►

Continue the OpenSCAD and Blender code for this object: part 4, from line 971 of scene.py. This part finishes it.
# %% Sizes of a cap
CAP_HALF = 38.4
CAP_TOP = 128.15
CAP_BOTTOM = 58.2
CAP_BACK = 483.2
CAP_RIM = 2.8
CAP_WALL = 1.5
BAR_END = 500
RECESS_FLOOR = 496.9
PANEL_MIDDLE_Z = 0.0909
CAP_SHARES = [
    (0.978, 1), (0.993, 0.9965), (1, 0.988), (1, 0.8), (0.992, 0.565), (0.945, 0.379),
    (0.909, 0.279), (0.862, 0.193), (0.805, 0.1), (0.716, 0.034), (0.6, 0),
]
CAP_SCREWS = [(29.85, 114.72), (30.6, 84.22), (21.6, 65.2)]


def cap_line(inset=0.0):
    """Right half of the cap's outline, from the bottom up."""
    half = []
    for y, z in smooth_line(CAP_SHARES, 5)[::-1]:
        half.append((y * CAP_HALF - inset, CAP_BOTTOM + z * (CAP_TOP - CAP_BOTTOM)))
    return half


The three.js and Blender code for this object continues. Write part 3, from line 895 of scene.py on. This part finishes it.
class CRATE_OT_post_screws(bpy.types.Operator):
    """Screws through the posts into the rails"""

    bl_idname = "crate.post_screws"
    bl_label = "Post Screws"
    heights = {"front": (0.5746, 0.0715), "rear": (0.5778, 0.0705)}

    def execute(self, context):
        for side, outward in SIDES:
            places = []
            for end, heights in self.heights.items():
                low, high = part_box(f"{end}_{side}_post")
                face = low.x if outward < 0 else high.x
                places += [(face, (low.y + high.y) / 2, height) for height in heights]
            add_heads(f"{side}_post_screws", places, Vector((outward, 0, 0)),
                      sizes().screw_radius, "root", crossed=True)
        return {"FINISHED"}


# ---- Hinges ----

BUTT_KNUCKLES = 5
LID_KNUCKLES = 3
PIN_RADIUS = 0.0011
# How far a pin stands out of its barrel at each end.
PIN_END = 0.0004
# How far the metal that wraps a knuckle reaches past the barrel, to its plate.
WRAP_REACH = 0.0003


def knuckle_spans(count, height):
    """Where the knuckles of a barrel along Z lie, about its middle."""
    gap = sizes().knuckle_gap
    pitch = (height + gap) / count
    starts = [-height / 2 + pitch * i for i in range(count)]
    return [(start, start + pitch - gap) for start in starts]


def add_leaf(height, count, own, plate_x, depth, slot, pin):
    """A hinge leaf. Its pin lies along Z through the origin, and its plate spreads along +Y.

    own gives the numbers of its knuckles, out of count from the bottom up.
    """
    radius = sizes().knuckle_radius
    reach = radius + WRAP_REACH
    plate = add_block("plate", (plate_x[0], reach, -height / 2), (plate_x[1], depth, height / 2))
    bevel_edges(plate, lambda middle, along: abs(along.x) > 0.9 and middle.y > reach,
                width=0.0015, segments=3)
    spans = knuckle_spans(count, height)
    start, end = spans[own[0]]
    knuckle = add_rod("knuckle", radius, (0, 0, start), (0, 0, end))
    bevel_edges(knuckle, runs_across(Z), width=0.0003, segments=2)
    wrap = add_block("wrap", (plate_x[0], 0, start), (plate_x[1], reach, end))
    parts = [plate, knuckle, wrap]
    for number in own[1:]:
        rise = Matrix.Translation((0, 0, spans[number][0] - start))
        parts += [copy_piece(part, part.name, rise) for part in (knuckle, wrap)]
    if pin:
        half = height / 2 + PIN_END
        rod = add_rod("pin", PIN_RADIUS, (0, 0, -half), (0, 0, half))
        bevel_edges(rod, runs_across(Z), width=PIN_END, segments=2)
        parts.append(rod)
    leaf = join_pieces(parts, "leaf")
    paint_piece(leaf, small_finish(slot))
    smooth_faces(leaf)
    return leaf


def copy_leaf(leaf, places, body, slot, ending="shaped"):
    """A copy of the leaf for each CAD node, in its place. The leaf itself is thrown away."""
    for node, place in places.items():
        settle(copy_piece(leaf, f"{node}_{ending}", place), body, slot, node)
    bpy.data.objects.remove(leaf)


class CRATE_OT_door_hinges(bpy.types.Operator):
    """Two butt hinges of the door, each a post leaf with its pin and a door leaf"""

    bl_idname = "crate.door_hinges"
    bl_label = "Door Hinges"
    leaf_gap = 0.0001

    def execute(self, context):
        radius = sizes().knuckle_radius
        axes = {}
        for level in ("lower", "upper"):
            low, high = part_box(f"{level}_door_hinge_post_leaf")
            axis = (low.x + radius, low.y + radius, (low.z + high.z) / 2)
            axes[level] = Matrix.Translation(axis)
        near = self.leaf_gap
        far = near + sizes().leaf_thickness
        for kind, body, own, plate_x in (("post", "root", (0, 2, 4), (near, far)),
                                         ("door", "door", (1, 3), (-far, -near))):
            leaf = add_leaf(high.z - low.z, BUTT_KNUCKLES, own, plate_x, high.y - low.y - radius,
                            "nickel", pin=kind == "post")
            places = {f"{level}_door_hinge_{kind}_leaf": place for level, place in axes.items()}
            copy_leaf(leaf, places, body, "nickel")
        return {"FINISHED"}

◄

> **WHAT YOU SHOULD DO**
Print all of the entries exactly as they are written.

> **THE SOLUTION**
Continue the OpenSCAD and Blender code for this object: part 4, from line 971 of scene.py. This part finishes it.
# %% Sizes of a cap
CAP_HALF = 38.4
CAP_TOP = 128.15
CAP_BOTTOM = 58.2
CAP_BACK = 483.2
CAP_RIM = 2.8
CAP_WALL = 1.5
BAR_END = 500
RECESS_FLOOR = 496.9
PANEL_MIDDLE_Z = 0.0909
CAP_SHARES = [
    (0.978, 1), (0.993, 0.9965), (1, 0.988), (1, 0.8), (0.992, 0.565), (0.945, 0.379),
    (0.909, 0.279), (0.862, 0.193), (0.805, 0.1), (0.716, 0.034), (0.6, 0),
]
CAP_SCREWS = [(29.85, 114.72), (30.6, 84.22), (21.6, 65.2)]


def cap_line(inset=0.0):
    """Right half of the cap's outline, from the bottom up."""
    half = []
    for y, z in smooth_line(CAP_SHARES, 5)[::-1]:
        half.append((y * CAP_HALF - inset, CAP_BOTTOM + z * (CAP_TOP - CAP_BOTTOM)))
    return half


The three.js and Blender code for this object continues. Write part 3, from line 895 of scene.py on. This part finishes it.
class CRATE_OT_post_screws(bpy.types.Operator):
    """Screws through the posts into the rails"""

    bl_idname = "crate.post_screws"
    bl_label = "Post Screws"
    heights = {"front": (0.5746, 0.0715), "rear": (0.5778, 0.0705)}

    def execute(self, context):
        for side, outward in SIDES:
            places = []
            for end, heights in self.heights.items():
                low, high = part_box(f"{end}_{side}_post")
                face = low.x if outward < 0 else high.x
                places += [(face, (low.y + high.y) / 2, height) for height in heights]
            add_heads(f"{side}_post_screws", places, Vector((outward, 0, 0)),
                      sizes().screw_radius, "root", crossed=True)
        return {"FINISHED"}


# ---- Hinges ----

BUTT_KNUCKLES = 5
LID_KNUCKLES = 3
PIN_RADIUS = 0.0011
# How far a pin stands out of its barrel at each end.
PIN_END = 0.0004
# How far the metal that wraps a knuckle reaches past the barrel, to its plate.
WRAP_REACH = 0.0003


def knuckle_spans(count, height):
    """Where the knuckles of a barrel along Z lie, about its middle."""
    gap = sizes().knuckle_gap
    pitch = (height + gap) / count
    starts = [-height / 2 + pitch * i for i in range(count)]
    return [(start, start + pitch - gap) for start in starts]


def add_leaf(height, count, own, plate_x, depth, slot, pin):
    """A hinge leaf. Its pin lies along Z through the origin, and its plate spreads along +Y.

    own gives the numbers of its knuckles, out of count from the bottom up.
    """
    radius = sizes().knuckle_radius
    reach = radius + WRAP_REACH
    plate = add_block("plate", (plate_x[0], reach, -height / 2), (plate_x[1], depth, height / 2))
    bevel_edges(plate, lambda middle, along: abs(along.x) > 0.9 and middle.y > reach,
                width=0.0015, segments=3)
    spans = knuckle_spans(count, height)
    start, end = spans[own[0]]
    knuckle = add_rod("knuckle", radius, (0, 0, start), (0, 0, end))
    bevel_edges(knuckle, runs_across(Z), width=0.0003, segments=2)
    wrap = add_block("wrap", (plate_x[0], 0, start), (plate_x[1], reach, end))
    parts = [plate, knuckle, wrap]
    for number in own[1:]:
        rise = Matrix.Translation((0, 0, spans[number][0] - start))
        parts += [copy_piece(part, part.name, rise) for part in (knuckle, wrap)]
    if pin:
        half = height / 2 + PIN_END
        rod = add_rod("pin", PIN_RADIUS, (0, 0, -half), (0, 0, half))
        bevel_edges(rod, runs_across(Z), width=PIN_END, segments=2)
        parts.append(rod)
    leaf = join_pieces(parts, "leaf")
    paint_piece(leaf, small_finish(slot))
    smooth_faces(leaf)
    return leaf


def copy_leaf(leaf, places, body, slot, ending="shaped"):
    """A copy of the leaf for each CAD node, in its place. The leaf itself is thrown away."""
    for node, place in places.items():
        settle(copy_piece(leaf, f"{node}_{ending}", place), body, slot, node)
    bpy.data.objects.remove(leaf)


class CRATE_OT_door_hinges(bpy.types.Operator):
    """Two butt hinges of the door, each a post leaf with its pin and a door leaf"""

    bl_idname = "crate.door_hinges"
    bl_label = "Door Hinges"
    leaf_gap = 0.0001

    def execute(self, context):
        radius = sizes().knuckle_radius
        axes = {}
        for level in ("lower", "upper"):
            low, high = part_box(f"{level}_door_hinge_post_leaf")
            axis = (low.x + radius, low.y + radius, (low.z + high.z) / 2)
            axes[level] = Matrix.Translation(axis)
        near = self.leaf_gap
        far = near + sizes().leaf_thickness
        for kind, body, own, plate_x in (("post", "root", (0, 2, 4), (near, far)),
                                         ("door", "door", (1, 3), (-far, -near))):
            leaf = add_leaf(high.z - low.z, BUTT_KNUCKLES, own, plate_x, high.y - low.y - radius,
                            "nickel", pin=kind == "post")
            places = {f"{level}_door_hinge_{kind}_leaf": place for level, place in axes.items()}
            copy_leaf(leaf, places, body, "nickel")
        return {"FINISHED"}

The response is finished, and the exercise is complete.